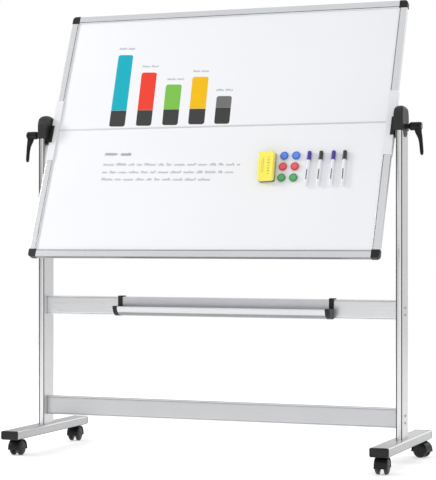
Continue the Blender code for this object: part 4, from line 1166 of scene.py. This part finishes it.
cap = lathe_mesh("marker_cap", open_rounded(cap_prof, 6), 48)


def print_mesh(name):
    """Printed strip on the barrel: a shallow curved patch with a wavy edge."""
    bm = bmesh.new()
    rows = []
    n = 28
    for k in range(n + 1):
        z = -0.0640 - 0.0350 * k / n
        half = math.radians(17 + 8 * math.sin(k * 2.1) + 4 * math.sin(k * 4.7))
        row = []
        for r in (R + 0.00009, R - 0.0004):
            for j in range(7):
                t = math.radians(-90) + half * (j / 3 - 1) * (1 if r > R else -1)
                row.append(bm.verts.new((r * math.cos(t), r * math.sin(t), z)))
        rows.append(row)
    for a, b in zip(rows, rows[1:]):
        for i in range(14):
            j = (i + 1) % 14
            bm.faces.new((a[i], a[j], b[j], b[i]))
    bm.faces.new(rows[0][::-1])
    bm.faces.new(rows[-1])
    return finish_mesh(bm, name)


band = print_mesh("marker_print")
cap_black = cap.copy()
band_grey = band.copy()
for i, x in enumerate(MARKER_X):
    m = BOARD @ move(x, FRONT - GAP - C, MARKER_TOP) @ turn("Y", -0.6 * i)
    blue = i % 2 == 0
    piece(f"marker_{i + 1}_barrel", barrel, M_BARREL, "board", m, f"marker_{i + 1}")
    piece(f"marker_{i + 1}_cap", cap if blue else cap_black, M_CAP_BLUE if blue else M_CAP_BLACK, "board", m)
    piece(f"marker_{i + 1}_band", band if blue else band_grey, M_BAND_BLUE if blue else M_BAND_GREY, "board", m)


# ------------------------------------------------------------------ floor
bm = bmesh.new()
bmesh.ops.create_grid(bm, x_segments=8, y_segments=8, size=5.0)
fl = bpy.data.meshes.new("studio_floor")
bm.to_mesh(fl)
bm.free()
g = Graph("studio_floor", 0.75, Emission_Color=(1.0, 1.0, 1.0, 1.0), Emission_Strength=0.42)
g.b.inputs["Specular IOR Level"].default_value = 0.2
tone = g.noise(1.5, 2.0, 0.5)
g.colour(g.mix(g.ranged(tone, 0.0, 1.0), (0.795, 0.795, 0.795), (0.815, 0.815, 0.815)))
fl.materials.append(g.m)
floor = bpy.data.objects.new("studio_floor", fl)
scene.collection.objects.link(floor)

bpy.context.view_layer.update()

****************************************

> [EXERCISE PROMPT]: Only the lines from the beginning of the material to the line containing "band if blue" should be echoed, verbatim and in full.

> [SOLUTION TO THIS EXERCISE]:
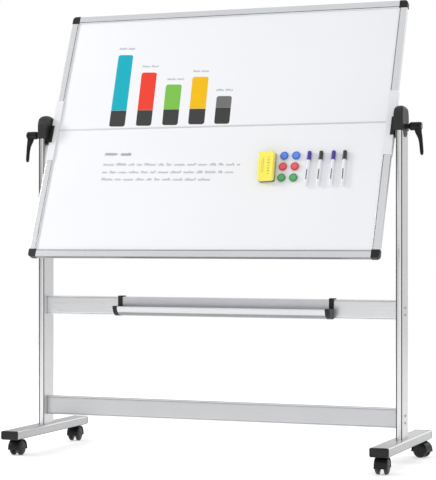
Continue the Blender code for this object: part 4, from line 1166 of scene.py. This part finishes it.
cap = lathe_mesh("marker_cap", open_rounded(cap_prof, 6), 48)


def print_mesh(name):
    """Printed strip on the barrel: a shallow curved patch with a wavy edge."""
    bm = bmesh.new()
    rows = []
    n = 28
    for k in range(n + 1):
        z = -0.0640 - 0.0350 * k / n
        half = math.radians(17 + 8 * math.sin(k * 2.1) + 4 * math.sin(k * 4.7))
        row = []
        for r in (R + 0.00009, R - 0.0004):
            for j in range(7):
                t = math.radians(-90) + half * (j / 3 - 1) * (1 if r > R else -1)
                row.append(bm.verts.new((r * math.cos(t), r * math.sin(t), z)))
        rows.append(row)
    for a, b in zip(rows, rows[1:]):
        for i in range(14):
            j = (i + 1) % 14
            bm.faces.new((a[i], a[j], b[j], b[i]))
    bm.faces.new(rows[0][::-1])
    bm.faces.new(rows[-1])
    return finish_mesh(bm, name)


band = print_mesh("marker_print")
cap_black = cap.copy()
band_grey = band.copy()
for i, x in enumerate(MARKER_X):
    m = BOARD @ move(x, FRONT - GAP - C, MARKER_TOP) @ turn("Y", -0.6 * i)
    blue = i % 2 == 0
    piece(f"marker_{i + 1}_barrel", barrel, M_BARREL, "board", m, f"marker_{i + 1}")
    piece(f"marker_{i + 1}_cap", cap if blue else cap_black, M_CAP_BLUE if blue else M_CAP_BLACK, "board", m)
    piece(f"marker_{i + 1}_band", band if blue else band_grey, M_BAND_BLUE if blue else M_BAND_GREY, "board", m)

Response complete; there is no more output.